Beuys states: Freedom means mostly the freedom of the other, it's not at all a question of one's own freedom, it's a question of the freedom of my brothers and my sisters or of my sisters or my brothers. So when I come out of my laboratory, or my workshop, or whatever I want to call the place where I am trying to produce something, or to get something done, or to effect a collaboration with other people as a whole community of workers, I can't simply declare that you have to believe in what I have done, or that what I have done is quality product simply because it happens to be my product; I can't even declare that it has any particular qualities at all. All I can do is to take advantage of the possibility or to accept the duty of showing people what I have done, and then I have to ask them whether or not it is useful. And if we were to begin to make use of or to practice this kind of technique, we'd very soon find ourselves capable of being truly productive." (from "Difesa Della Natura, a cura di Lucrezia De Domizio, Il Quadrante Edizioni, 1988, p.75)

 

Notes
1. John Ralston Saul, Voltaire's Bastards, The Dictorship of Reason in the West, (Vintage Books, New York, 1993).

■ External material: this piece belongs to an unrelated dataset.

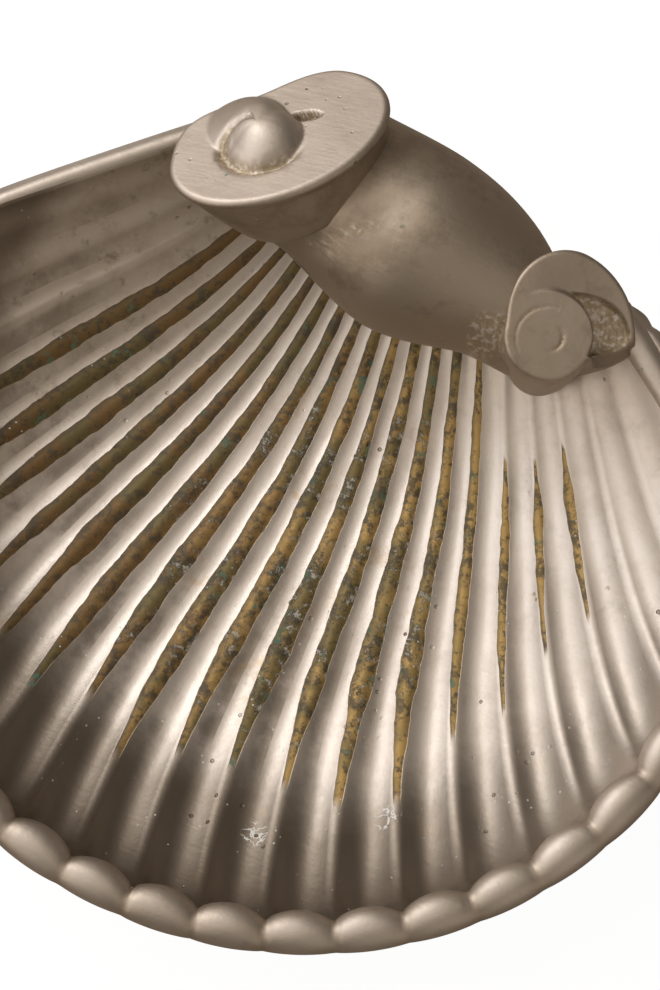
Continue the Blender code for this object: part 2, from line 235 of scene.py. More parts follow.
def rim_outward(angle):
    """Direction square to the rim, away from the bowl."""
    slope = (-2 * SHELL_RADIUS * math.sin(angle)
             - 3 * NARROWING * angle * abs(angle) / SIDE_ANGLE ** 3)
    run = (Vector((math.sin(angle), -math.cos(angle), 0.0)) * slope
           + Vector((math.cos(angle), math.sin(angle), 0.0)) * rim_distance(angle))
    return Vector((run.y, -run.x, 0.0)).normalized()


def hinge_point():
    """Where the hinge point is, worked out from the solid's box and its front beads."""
    angle = FLUTE_ANGLE / 2
    front = (rim_distance(angle) * math.cos(angle)
             - rim_outward(angle).y * (BEAD_OUTSET + BEAD_RADIUS))
    return Vector((0.0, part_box("shell_dish")[0][1] + front, BOWL_DEPTH + RIDGE_HEIGHT + WALL))


HINGE = hinge_point()


def ridge_wave(angle):
    """0 on a ridge's worn crest, 1 in the middle of a flute."""
    wave = abs(math.sin(math.pi * (angle / FLUTE_ANGLE)))
    return max(wave - RIDGE_FLAT, 0.0) / (1.0 - RIDGE_FLAT)


def bowl_line(u, v):
    """A line from the hinge to the rim: its side, angle, start and reach, and how far v is."""
    across = 2 * u - 1
    angle = across * SIDE_ANGLE
    reach = rim_distance(angle)
    start = (BACK_SETBACK + BACK_SLANT * across) / math.cos(angle)
    along = 1.0 - v ** ROW_CROWDING
    return across, angle, start, reach, start + (reach - start) * along, along


def bowl_point(u, v):
    """A point of the bowl's inner surface; v is 0 at the rim and 1 at the hinge."""
    across, angle, start, reach, distance, along = bowl_line(u, v)
    share = min(distance / reach, 1.0)
    inner = 1 - across ** 2
    # The ridges sway a little on their way out, and lean in towards the hinge.
    sway = RIDGE_SWAY * math.sin(2 * math.pi * max(0.0, (share - 0.25) / 0.75))
    wander = RIDGE_WANDER * noise.noise(Vector((angle / FLUTE_ANGLE * 0.9, share * 4.0, 3.0)))
    swing = angle * (1 - RIDGE_SPREAD * (1 - share) * inner) + (sway + wander) * inner
    flute = RIDGE_HEIGHT * ridge_wave(angle) * along * (1 - abs(across) ** 12)
    ripple = RIPPLE_HEIGHT * noise.noise(Vector((across * 21.0, share * 13.0, 0.0))) * inner
    sunk = (flute + ripple) * min((1 - share) * 70, 1.0)
    # The flutes are sunk square to the bowl's surface, so its slope is needed.
    depth = bowl_depth(distance, angle, start)
    step = 0.0002
    slope = (bowl_depth(distance + step, angle, start)
             - bowl_depth(distance - step, angle, start)) / (2 * step)
    slope = max(-4.0, min(0.0, slope))
    lean = math.hypot(1.0, slope)
    distance -= sunk * slope / lean
    # The left side is drawn in near the scroll.
    tuck = SIDE_TUCK * max(0.0, TUCK_END - distance) * smooth((-across - 0.4) / 0.6)
    return Vector((distance * math.sin(swing) + tuck, -distance * math.cos(swing) - tuck,
                   -depth - sunk / lean))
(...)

2. Joseph Beuys, Energy Plan for the Western Man, Joseph Beuys in America, writings by and interviews with the artist with introductory essays by Kim Levin and Caroline Tisdall, compiled by Carin Kuoni, (Four Walls Eight Windows, New York, 1990) p. 110.
3. Greg Urban, Ceremonial Dialogues in South America, printed in the book the interpretation of dialogue, edited by Tullio Maranhao, (The University of Chicago Press, 1990).
4. Achille Bonito Oliva, from an interview titled A Score by Joseph Beuys: We Are the Revolution, 1971.
5. Joseph Beuys, DIFESA DELLA NATURA, compiled by Lucrezia De Domizio, (Il Quadrante Edizioni, Torino, Italy, 1988), p. 75.